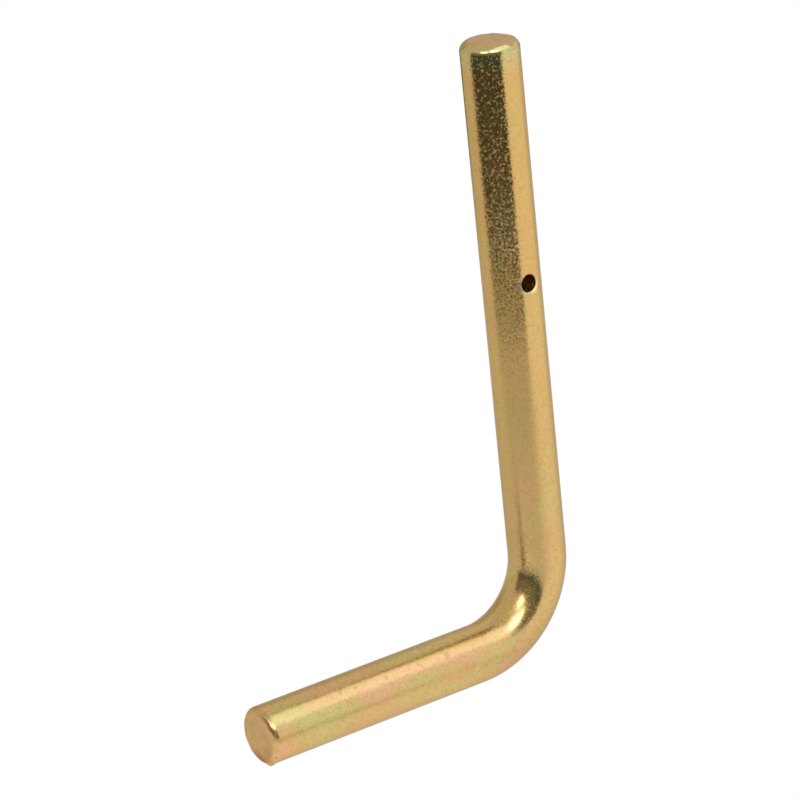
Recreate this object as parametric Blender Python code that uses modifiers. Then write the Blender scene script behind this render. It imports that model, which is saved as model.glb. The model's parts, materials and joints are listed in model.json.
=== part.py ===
"""Bent stay pin: a length of round steel bar, bent once to a right angle and cross-drilled for a split pin.

The long leg stands on +Z and the short leg runs out along -X, so the bar's centreline lies in the XZ plane.
The origin is on the long leg's axis, at the middle of the cross-hole. Lengths are in metres.
Run it with: blender --background --python part.py
"""

import math

import bmesh
import bpy
from mathutils import Vector

# The bar and its bend. A leg's length runs from the corner where the two centrelines cross to the end face.
BAR_DIAMETER = 0.012
LONG_LEG = 0.1252
SHORT_LEG = 0.0709
LEG_ANGLE = math.radians(90)
BEND_INSIDE_RADIUS = 0.0116
END_ROUNDING = 0.0014  # radius of the rolled edge that cropping and tumbling leave round each end face

# The cross-hole, square to the plane of the bend.
HOLE_DIAMETER = 0.0035
HOLE_FROM_END = 0.0491
COUNTERSINK = 0.0005  # depth of the 45 degree countersink, on the crest of the bar
DRILL_OVERRUN = 0.002  # how far the cutter stands out past the bar's surface

# How finely round shapes are divided.
BAR_SIDES = 64
BEND_STEPS = 20
ROUNDING_STEPS = 4
HOLE_SIDES = 40
AXIS_MERGE = 1e-5

# Plated finish: zinc with a yellow chromate film.
PLATE_COLOUR = (0.56, 0.36, 0.11, 1.0)
PLATE_ROUGHNESS = 0.28

BAR_RADIUS = BAR_DIAMETER / 2
BEND_RADIUS = BEND_INSIDE_RADIUS + BAR_RADIUS
CORNER = Vector((0, 0, HOLE_FROM_END - LONG_LEG))
ALONG_LONG = Vector((0, 0, 1))
ALONG_SHORT = Vector((-math.sin(LEG_ANGLE), 0, math.cos(LEG_ANGLE)))


def clear_scene():
    for obj in list(bpy.data.objects):
        bpy.data.objects.remove(obj)


def new_collection(name):
    collection = bpy.data.collections.new(name)
    bpy.context.scene.collection.children.link(collection)
    return collection


def plated_steel():
    """Zinc electroplate under a yellow chromate film."""
    material = bpy.data.materials.new("yellow_zinc_plate")
    material.use_nodes = True
    shader = material.node_tree.nodes["Principled BSDF"]
    shader.inputs["Base Color"].default_value = PLATE_COLOUR
    shader.inputs["Metallic"].default_value = 1.0
    shader.inputs["Roughness"].default_value = PLATE_ROUGHNESS
    return material


def centreline():
    """The bar's middle line: down the long leg, round the bend and out along the short leg."""
    setback = BEND_RADIUS / math.tan(LEG_ANGLE / 2)
    bend_turn = math.pi - LEG_ANGLE
    bend_start = CORNER + ALONG_LONG * setback
    inwards = Vector((-1, 0, 0))
    bend_centre = bend_start + inwards * BEND_RADIUS
    bend = []
    for step in range(BEND_STEPS + 1):
        turned = bend_turn * step / BEND_STEPS
        outwards = -inwards * math.cos(turned) - ALONG_LONG * math.sin(turned)
        bend.append(bend_centre + outwards * BEND_RADIUS)
    return [CORNER + ALONG_LONG * LONG_LEG, *bend, CORNER + ALONG_SHORT * SHORT_LEG]


def round_bar(name, points, collection):
    """A solid round bar along these points, as a mesh with closed flat ends."""
    curve = bpy.data.curves.new(name, "CURVE")
    curve.dimensions = "3D"
    curve.bevel_depth = BAR_RADIUS
    curve.bevel_resolution = (BAR_SIDES - 4) // 2
    curve.use_fill_caps = True
    spline = curve.splines.new("POLY")
    spline.points.add(len(points) - 1)
    for point, place in zip(spline.points, points):
        point.co = (*place, 1)
    guide = bpy.data.objects.new(name + "_guide", curve)
    collection.objects.link(guide)

    bpy.context.view_layer.update()
    graph = bpy.context.evaluated_depsgraph_get()
    mesh = bpy.data.meshes.new_from_object(guide.evaluated_get(graph))
    edit = bmesh.new()
    edit.from_mesh(mesh)
    bmesh.ops.remove_doubles(edit, verts=edit.verts, dist=AXIS_MERGE)
    bmesh.ops.recalc_face_normals(edit, faces=edit.faces)
    edit.to_mesh(mesh)
    edit.free()

    bar = bpy.data.objects.new(name, mesh)
    bar.matrix_world = guide.matrix_world
    collection.objects.link(bar)
    bpy.data.objects.remove(guide)
    return bar


def roll_the_end_edges(bar):
    """Rounds the rim of both end faces. The bar's own facets meet far below the angle limit."""
    rounding = bar.modifiers.new("rolled_ends", "BEVEL")
    rounding.width = END_ROUNDING
    rounding.segments = ROUNDING_STEPS
    rounding.limit_method = "ANGLE"
    rounding.angle_limit = math.radians(60)


def drill(collection):
    """The cross-hole as a turned solid along Y, flared at both ends by the countersinks."""
    hole_radius = HOLE_DIAMETER / 2
    flare_start = BAR_RADIUS - COUNTERSINK
    tip = BAR_RADIUS + DRILL_OVERRUN
    flare_radius = hole_radius + tip - flare_start
    profile = [
        (0, tip),
        (flare_radius, tip),
        (hole_radius, flare_start),
        (hole_radius, -flare_start),
        (flare_radius, -tip),
        (0, -tip),
    ]
    mesh = bpy.data.meshes.new("drill")
    edges = [(i, i + 1) for i in range(len(profile) - 1)]
    mesh.from_pydata([(radius, 0, along) for radius, along in profile], edges, [])
    cutter = bpy.data.objects.new("drill", mesh)
    cutter.rotation_euler = (math.radians(90), 0, 0)
    turning = cutter.modifiers.new("turned", "SCREW")
    turning.steps = HOLE_SIDES
    turning.render_steps = HOLE_SIDES
    turning.use_merge_vertices = True
    turning.merge_threshold = AXIS_MERGE
    cutter.hide_render = True
    cutter.display_type = "WIRE"
    collection.objects.link(cutter)
    return cutter


def cut(piece, cutter):
    hole = piece.modifiers.new("cross_hole", "BOOLEAN")
    hole.operation = "DIFFERENCE"
    hole.object = cutter


def main():
    clear_scene()
    parts = new_collection("bent_stay_pin")
    cutters = new_collection("cutters")
    bar = round_bar("bent_bar", centreline(), parts)
    bar.data.shade_smooth()
    bar.data.set_sharp_from_angle(angle=math.radians(30))
    bar.data.materials.append(plated_steel())
    roll_the_end_edges(bar)
    cut(bar, drill(cutters))


main()
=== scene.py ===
# %% [markdown]
# # A bent stay pin in yellow-plated steel
#
# The object is one length of 12 mm round bar. It was cropped to length, its edges were rolled over in a
# tumbler, it was drilled for a split pin, bent once in a press, and then zinc plated and dipped in yellow
# chromate. This lesson makes it in the same order: a straight blank, its two cropped ends, the cross-hole,
# the bend, the finish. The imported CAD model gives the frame: where the bar's ends, its hole and its
# underside are.

import json
import math

import bmesh
import bpy
from mathutils import Matrix, Vector


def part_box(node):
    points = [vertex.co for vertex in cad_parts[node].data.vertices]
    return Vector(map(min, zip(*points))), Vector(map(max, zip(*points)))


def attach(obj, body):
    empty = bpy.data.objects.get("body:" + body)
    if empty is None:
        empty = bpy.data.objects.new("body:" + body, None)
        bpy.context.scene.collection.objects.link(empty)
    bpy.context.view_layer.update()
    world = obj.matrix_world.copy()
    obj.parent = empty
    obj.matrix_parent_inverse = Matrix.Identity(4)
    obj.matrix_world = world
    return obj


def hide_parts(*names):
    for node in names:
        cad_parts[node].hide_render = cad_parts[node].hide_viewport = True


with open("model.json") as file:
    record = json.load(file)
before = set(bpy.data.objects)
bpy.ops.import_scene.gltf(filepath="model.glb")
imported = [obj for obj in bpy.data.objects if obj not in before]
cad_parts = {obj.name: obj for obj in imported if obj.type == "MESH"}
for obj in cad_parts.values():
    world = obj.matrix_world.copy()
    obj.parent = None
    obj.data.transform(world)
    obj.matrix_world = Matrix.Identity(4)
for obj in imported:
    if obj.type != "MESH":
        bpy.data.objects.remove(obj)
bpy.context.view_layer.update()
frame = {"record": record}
mounts = {mount["name"]: Vector(mount["pos_m"]) for mount in frame["record"]["mounts"]}

# %% [markdown]
# ## Sizes
#
# What CAD has settled is read from the frame: the bar's diameter is the part's depth along Y, its free ends
# are the two flat mounts, and the hole is the mount at the origin. Only what the frame doesn't state is
# written here: the bend's inside radius, the drill, and the rolled edges that the tumbler leaves, which are
# rounder at the top than at the foot.

# %% Sizes of the bar, the bend and the hole
low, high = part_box("bent_bar")
BAR_RADIUS = (high.y - low.y) / 2
LONG_END = mounts["long_leg_end"].z
SHORT_END = mounts["short_leg_end"].x
CORNER = Vector((0, 0, low.z + BAR_RADIUS))  # where the two legs' centrelines cross
BEND_INSIDE_RADIUS = 0.0116
BEND_RADIUS = BEND_INSIDE_RADIUS + BAR_RADIUS  # to the centreline
BEND_START = CORNER.z + BEND_RADIUS
BLANK_FOOT = BEND_START - BEND_RADIUS * math.pi / 2 - (-SHORT_END - BEND_RADIUS)
HOLE_RADIUS = 0.00175
TOP_ROUNDING = 0.0019
FOOT_ROUNDING = 0.0014
print(f"bar {BAR_RADIUS * 2000:.1f} mm, blank {1000 * (LONG_END - BLANK_FOOT):.1f} mm long before bending")

# %% [markdown]
# ## The straight blank
#
# A bar is a turned shape. A beginner would add a cylinder, but its two long rows of faces can't bend and
# its rims are razor sharp. So half of the outline is drawn once, with many short steps along the bar and a
# quarter circle at each rim, and a Screw modifier turns it about Z. The face rings are there so that the
# cropped faces can be uneven.

# %% Draw half of the outline
SIDES = 144
RING_STEP = 0.0005
FACE_RINGS = 12
ROUNDING_RINGS = 8


def end_outline(rounding):
    """Points (radius, depth below the face) from the middle of an end face to the end of its rolled edge."""
    flat = BAR_RADIUS - rounding
    points = [(flat * ring / FACE_RINGS, 0.0) for ring in range(FACE_RINGS)]
    for ring in range(ROUNDING_RINGS):
        turn = math.pi / 2 * ring / ROUNDING_RINGS
        points.append((flat + rounding * math.sin(turn), rounding * (1 - math.cos(turn))))
    return points


def half_outline(top, foot):
    """Points (radius, height) from the middle of the top face, down the side, to the middle of the foot."""
    upper = [(radius, top - depth) for radius, depth in end_outline(TOP_ROUNDING)]
    lower = [(radius, foot + depth) for radius, depth in reversed(end_outline(FOOT_ROUNDING))]
    side_top, side_foot = top - TOP_ROUNDING, foot + FOOT_ROUNDING
    steps = round((side_top - side_foot) / RING_STEP)
    side = [(BAR_RADIUS, side_top + (side_foot - side_top) * step / steps) for step in range(steps + 1)]
    return upper + side + lower


outline = half_outline(LONG_END, BLANK_FOOT)
print("outline:", len(outline), "points")

# %% Turn it


def turned(name, outline, sides):
    """A closed solid of revolution about Z. The outline runs down its outer side, so its faces point out."""
    mesh = bpy.data.meshes.new(name)
    edges = [(i, i + 1) for i in range(len(outline) - 1)]
    mesh.from_pydata([(radius, 0, z) for radius, z in outline], edges, [])
    shape = bpy.data.objects.new(name, mesh)
    bpy.context.scene.collection.objects.link(shape)
    turning = shape.modifiers.new("turned", "SCREW")
    turning.steps = sides
    turning.render_steps = sides
    turning.use_merge_vertices = True
    turning.merge_threshold = 1e-6
    turning.use_smooth_shade = True
    return shape


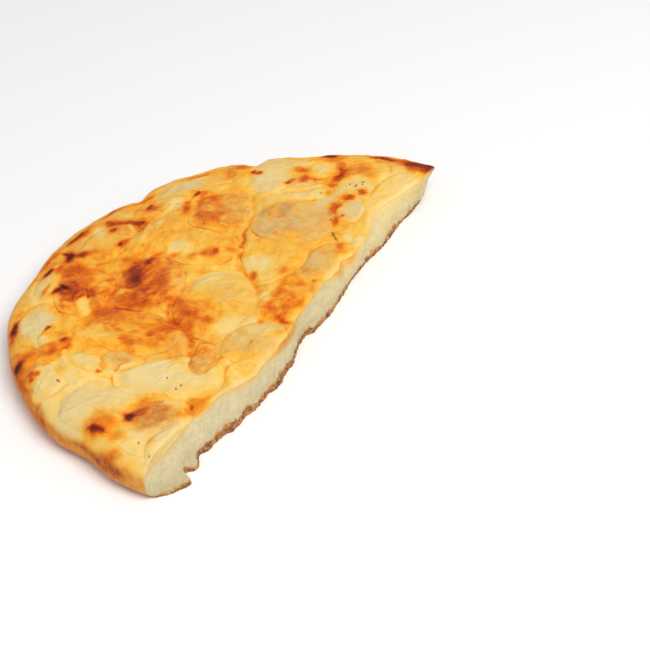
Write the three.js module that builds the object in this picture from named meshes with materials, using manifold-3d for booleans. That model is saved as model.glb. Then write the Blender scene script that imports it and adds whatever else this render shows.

REQUIREMENTS:
Begin at the line that has "bar.data.shade_smooth()", stop after the line that has "points = [vertex.co", and repeat exactly those lines, nothing more.

WRITTEN SOLUTION:
    bar.data.shade_smooth()
    bar.data.set_sharp_from_angle(angle=math.radians(30))
    bar.data.materials.append(plated_steel())
    roll_the_end_edges(bar)
    cut(bar, drill(cutters))


main()
=== scene.py ===
# %% [markdown]
# # A bent stay pin in yellow-plated steel
#
# The object is one length of 12 mm round bar. It was cropped to length, its edges were rolled over in a
# tumbler, it was drilled for a split pin, bent once in a press, and then zinc plated and dipped in yellow
# chromate. This lesson makes it in the same order: a straight blank, its two cropped ends, the cross-hole,
# the bend, the finish. The imported CAD model gives the frame: where the bar's ends, its hole and its
# underside are.

import json
import math

import bmesh
import bpy
from mathutils import Matrix, Vector


def part_box(node):
    points = [vertex.co for vertex in cad_parts[node].data.vertices]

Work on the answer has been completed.